— WHAT YOU HAVE TO DO —
The listing below contains a span that opens with the line containing "# ---- screws, in" and closes with the line containing "its imported frame.". Return that span exactly.

......

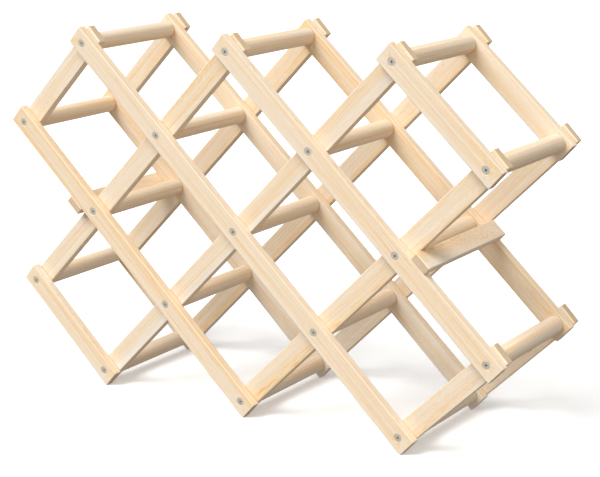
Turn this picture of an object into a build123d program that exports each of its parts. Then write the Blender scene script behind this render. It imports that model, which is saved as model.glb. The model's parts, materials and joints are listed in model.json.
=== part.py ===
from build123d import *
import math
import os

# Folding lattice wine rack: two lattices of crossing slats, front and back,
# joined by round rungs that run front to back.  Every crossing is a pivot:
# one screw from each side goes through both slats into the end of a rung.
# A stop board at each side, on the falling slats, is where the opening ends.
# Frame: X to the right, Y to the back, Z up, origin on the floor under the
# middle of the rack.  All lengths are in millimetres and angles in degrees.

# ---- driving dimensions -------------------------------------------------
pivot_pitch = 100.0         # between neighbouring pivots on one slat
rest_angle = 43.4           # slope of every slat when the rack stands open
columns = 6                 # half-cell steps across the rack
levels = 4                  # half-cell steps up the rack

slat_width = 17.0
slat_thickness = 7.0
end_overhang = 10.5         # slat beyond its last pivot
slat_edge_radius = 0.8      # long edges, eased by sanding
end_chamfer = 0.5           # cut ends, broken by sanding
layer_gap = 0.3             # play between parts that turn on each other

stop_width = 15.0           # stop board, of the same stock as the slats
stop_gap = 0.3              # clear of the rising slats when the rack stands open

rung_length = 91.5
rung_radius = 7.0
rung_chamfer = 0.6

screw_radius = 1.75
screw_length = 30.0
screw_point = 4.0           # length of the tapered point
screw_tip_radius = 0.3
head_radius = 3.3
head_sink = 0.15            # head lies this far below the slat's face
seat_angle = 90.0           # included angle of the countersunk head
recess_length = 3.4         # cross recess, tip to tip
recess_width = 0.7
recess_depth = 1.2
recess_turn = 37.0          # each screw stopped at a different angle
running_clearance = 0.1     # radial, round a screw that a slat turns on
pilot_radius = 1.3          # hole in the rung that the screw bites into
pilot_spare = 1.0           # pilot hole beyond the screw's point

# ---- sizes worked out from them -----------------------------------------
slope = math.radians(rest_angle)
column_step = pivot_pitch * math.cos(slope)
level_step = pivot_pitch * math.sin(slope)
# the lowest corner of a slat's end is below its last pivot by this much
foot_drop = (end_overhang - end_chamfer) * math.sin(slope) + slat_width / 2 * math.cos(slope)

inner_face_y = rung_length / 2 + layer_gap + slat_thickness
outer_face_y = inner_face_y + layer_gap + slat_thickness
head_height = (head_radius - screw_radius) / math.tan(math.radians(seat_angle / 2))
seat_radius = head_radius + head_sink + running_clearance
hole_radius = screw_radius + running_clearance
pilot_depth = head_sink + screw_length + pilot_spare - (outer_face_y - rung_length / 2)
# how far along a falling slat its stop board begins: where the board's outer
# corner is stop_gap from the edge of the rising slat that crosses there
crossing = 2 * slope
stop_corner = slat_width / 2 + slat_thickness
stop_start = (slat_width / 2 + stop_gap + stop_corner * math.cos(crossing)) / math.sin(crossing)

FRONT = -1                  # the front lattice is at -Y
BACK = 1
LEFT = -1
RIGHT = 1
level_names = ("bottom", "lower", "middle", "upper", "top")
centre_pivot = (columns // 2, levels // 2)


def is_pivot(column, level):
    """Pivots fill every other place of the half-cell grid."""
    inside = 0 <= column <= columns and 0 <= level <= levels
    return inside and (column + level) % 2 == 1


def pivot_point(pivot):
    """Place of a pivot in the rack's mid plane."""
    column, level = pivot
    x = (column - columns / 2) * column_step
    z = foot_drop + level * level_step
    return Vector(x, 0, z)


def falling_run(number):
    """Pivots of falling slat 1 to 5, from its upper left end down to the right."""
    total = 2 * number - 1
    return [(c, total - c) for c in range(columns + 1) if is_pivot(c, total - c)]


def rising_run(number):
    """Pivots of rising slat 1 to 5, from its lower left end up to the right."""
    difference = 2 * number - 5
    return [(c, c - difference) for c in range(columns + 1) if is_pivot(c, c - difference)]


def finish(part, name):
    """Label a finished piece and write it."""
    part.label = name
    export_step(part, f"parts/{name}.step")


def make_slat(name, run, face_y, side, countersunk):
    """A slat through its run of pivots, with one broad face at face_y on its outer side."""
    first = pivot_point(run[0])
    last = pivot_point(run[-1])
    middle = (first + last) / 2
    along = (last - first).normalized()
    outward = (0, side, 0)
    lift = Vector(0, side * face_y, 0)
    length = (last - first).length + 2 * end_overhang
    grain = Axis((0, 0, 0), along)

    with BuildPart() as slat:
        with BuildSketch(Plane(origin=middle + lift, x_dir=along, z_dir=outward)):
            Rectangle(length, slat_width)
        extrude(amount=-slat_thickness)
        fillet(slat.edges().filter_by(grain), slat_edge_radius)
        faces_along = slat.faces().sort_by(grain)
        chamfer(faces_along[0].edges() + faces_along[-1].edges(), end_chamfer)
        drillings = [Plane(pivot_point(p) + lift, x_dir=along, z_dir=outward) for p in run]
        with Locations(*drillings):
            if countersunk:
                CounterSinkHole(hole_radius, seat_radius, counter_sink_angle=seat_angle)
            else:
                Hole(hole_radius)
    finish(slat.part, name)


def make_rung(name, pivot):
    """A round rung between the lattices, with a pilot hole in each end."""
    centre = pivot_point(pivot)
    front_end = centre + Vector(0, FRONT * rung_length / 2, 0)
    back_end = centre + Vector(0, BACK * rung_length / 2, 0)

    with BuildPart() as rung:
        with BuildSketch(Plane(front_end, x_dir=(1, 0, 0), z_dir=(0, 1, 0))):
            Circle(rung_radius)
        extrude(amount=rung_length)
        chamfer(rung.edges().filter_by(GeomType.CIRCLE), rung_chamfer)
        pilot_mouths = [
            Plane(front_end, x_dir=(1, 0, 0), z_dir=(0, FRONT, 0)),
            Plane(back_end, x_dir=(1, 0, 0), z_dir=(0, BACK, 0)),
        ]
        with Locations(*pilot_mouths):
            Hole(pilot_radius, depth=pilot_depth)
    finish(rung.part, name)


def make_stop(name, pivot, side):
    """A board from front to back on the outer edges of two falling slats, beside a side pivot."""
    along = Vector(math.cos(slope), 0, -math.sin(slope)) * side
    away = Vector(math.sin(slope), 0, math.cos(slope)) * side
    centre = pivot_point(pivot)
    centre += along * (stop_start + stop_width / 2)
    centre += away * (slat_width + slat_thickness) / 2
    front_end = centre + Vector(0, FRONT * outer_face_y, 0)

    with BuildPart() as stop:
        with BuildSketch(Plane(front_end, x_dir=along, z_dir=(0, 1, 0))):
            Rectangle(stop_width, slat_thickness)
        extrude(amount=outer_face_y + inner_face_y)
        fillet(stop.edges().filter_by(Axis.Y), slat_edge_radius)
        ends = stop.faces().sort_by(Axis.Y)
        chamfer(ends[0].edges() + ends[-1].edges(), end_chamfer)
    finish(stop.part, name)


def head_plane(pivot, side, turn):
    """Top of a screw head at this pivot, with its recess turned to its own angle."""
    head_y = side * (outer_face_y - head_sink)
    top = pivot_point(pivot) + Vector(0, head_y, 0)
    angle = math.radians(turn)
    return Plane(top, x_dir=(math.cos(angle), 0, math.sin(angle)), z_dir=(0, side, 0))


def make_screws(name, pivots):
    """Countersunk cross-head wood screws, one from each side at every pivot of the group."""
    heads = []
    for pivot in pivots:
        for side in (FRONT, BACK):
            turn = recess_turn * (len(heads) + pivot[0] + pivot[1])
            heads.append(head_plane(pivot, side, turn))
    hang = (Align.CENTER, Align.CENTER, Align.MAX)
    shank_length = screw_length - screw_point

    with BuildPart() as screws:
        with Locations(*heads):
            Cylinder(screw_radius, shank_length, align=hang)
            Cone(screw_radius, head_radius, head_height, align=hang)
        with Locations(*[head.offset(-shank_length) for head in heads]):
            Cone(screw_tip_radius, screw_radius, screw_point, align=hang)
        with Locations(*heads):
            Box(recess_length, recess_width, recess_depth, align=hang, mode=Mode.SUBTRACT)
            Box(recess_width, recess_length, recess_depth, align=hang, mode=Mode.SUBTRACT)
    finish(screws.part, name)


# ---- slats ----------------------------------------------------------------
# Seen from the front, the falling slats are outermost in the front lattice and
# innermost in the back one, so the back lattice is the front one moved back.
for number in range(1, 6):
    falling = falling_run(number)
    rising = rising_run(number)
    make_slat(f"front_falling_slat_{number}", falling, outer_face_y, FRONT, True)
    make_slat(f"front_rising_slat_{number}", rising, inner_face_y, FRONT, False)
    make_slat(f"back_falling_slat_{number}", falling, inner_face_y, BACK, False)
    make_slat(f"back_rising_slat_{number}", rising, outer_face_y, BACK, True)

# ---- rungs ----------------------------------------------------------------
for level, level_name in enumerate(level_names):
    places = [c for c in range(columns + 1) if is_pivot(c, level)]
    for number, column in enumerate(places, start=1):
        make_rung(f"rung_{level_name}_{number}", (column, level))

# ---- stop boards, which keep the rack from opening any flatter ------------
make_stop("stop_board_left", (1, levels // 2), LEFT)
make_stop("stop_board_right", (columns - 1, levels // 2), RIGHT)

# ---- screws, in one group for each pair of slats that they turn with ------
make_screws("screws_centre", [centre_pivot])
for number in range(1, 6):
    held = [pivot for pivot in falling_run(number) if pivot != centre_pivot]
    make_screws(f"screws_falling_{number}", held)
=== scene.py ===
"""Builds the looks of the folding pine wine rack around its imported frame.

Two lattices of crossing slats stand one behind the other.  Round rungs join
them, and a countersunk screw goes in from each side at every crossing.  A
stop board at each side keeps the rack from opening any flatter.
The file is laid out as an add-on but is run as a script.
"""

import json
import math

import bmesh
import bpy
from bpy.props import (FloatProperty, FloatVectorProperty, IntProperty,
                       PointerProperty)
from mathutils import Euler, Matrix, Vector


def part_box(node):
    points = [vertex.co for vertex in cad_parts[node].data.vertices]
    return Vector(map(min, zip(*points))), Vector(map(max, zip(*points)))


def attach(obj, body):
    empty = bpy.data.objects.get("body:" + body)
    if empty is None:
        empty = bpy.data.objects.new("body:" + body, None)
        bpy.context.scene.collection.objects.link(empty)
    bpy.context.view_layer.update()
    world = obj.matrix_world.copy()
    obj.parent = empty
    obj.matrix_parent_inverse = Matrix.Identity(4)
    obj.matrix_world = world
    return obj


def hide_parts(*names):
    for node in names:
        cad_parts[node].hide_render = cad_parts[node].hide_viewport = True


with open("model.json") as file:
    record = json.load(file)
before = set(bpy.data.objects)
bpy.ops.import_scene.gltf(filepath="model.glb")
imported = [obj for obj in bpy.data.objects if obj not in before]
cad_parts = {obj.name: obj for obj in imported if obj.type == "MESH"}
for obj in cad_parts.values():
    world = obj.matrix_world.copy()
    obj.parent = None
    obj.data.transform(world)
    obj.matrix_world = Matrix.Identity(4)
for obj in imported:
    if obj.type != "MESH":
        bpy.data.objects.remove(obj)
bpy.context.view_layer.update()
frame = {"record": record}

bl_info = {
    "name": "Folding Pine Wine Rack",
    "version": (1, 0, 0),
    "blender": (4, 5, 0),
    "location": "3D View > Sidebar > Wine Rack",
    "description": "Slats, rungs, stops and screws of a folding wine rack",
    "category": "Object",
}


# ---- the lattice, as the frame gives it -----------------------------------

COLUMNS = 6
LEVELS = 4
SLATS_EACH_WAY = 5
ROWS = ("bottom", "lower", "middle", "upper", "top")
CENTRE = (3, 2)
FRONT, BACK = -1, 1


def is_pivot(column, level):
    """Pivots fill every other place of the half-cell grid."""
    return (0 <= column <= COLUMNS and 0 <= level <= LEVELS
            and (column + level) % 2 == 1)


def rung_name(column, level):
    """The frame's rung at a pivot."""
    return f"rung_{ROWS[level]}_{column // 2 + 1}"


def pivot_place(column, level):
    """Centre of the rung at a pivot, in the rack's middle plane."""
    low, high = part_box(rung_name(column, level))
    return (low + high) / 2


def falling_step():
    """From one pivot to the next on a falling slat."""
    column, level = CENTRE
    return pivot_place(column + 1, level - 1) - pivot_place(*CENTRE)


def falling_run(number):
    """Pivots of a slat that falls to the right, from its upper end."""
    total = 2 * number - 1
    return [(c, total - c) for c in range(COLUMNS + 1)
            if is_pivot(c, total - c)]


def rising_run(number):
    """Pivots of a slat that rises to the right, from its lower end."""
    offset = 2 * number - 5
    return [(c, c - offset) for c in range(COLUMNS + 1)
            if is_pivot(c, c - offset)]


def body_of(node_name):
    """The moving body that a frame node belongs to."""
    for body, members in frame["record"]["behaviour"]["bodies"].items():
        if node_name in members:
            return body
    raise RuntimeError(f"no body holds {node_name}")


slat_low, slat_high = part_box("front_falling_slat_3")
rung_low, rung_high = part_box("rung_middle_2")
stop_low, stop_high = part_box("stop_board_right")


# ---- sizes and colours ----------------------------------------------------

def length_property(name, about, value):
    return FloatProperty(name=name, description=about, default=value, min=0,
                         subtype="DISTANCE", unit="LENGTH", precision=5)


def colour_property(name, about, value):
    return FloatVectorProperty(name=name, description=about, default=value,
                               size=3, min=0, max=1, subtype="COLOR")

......

— EXPECTED OUTPUT —
# ---- screws, in one group for each pair of slats that they turn with ------
make_screws("screws_centre", [centre_pivot])
for number in range(1, 6):
    held = [pivot for pivot in falling_run(number) if pivot != centre_pivot]
    make_screws(f"screws_falling_{number}", held)
=== scene.py ===
"""Builds the looks of the folding pine wine rack around its imported frame.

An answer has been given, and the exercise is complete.